Tectonic patterns on a reoriented planet: Mars

Both geologic and free-air-gravity data suggest that the positive mass anomaly associated with the Tharsis volcanoes may have reoriented Mars' lithosphere by as much as 25°. Since Mars is oblate (with flattening $\text{? ?0.005}$), rotation of the lithosphere over the equatorial bulge by 25° produces membrane stresses of several kilobars, large enough to initiate faulting. These stresses were first evaluated by F.A. Vening-Meinesz (1947, Trans. Amer. Geophys. Union28, 1–61) who treated the lithosphere as a thin elastic shell. The fracture patterns which result from these stresses are determined by the relation between stress and faulting proposed by E.M. Anderson (1951, The Dynamics of Faulting, Oliver & Boyd, Edinburgh).
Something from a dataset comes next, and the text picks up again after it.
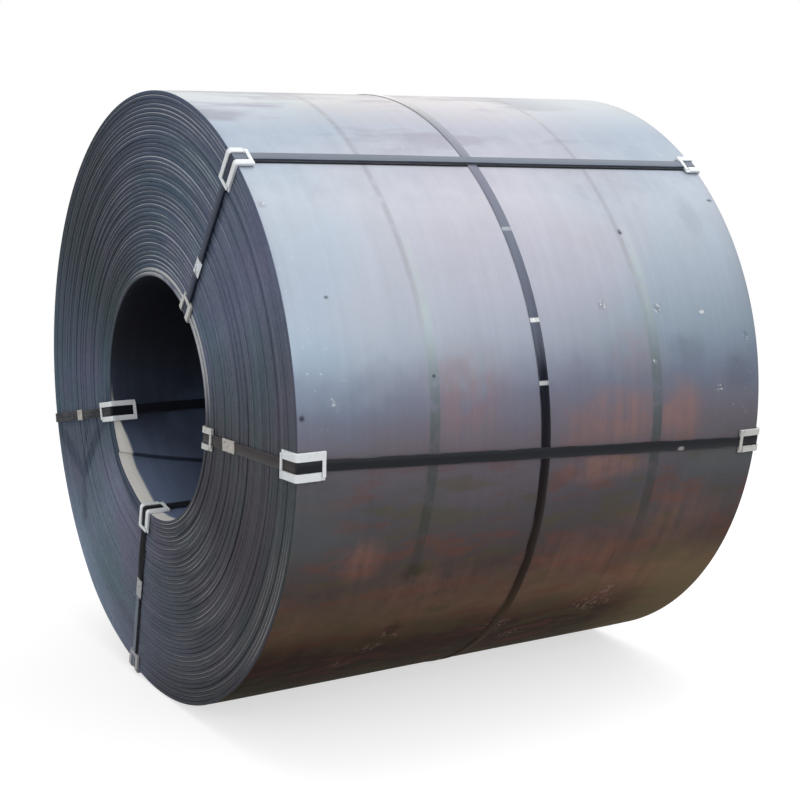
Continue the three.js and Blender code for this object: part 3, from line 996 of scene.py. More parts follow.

Plots of the magnitude and direction of stresses in a reoriented planet show that near Tharsis the dominant fault type should be north-south- trending normal faults. This normal fault province is centered about 30°N latitude and extends about 45° east and west in longitude. Similar faults should occur at the antipodes, north of Hellas Planitia. The polar regions should be occupied by roughly north-south-trending thrust faults which extend close to the equator south of Tharsis and north of Hellas. The regions between Tharsis and Hellas are subject to compression on a NE-trending axis and extension along a NW axis east of Tharsis (west of Tharsis the directions are NW compression and NE extension), thus predicting a zone of NNW and ENE strike slip faults east of Tharsis (NNE and WNW west of Tharsis). Although these patterns, except for the north-south normal faults north of Tharsis, have not yet been recognized, the discovery of such a tectonic system of the same age as Tharsis would provide strong support for the reorientation idea. Stresses due to reorientation appear to have little to do with Valles Marineris, since the stress normal to the axis of the Valles is predicted to be compressive, whereas geologic evidence suggests extension.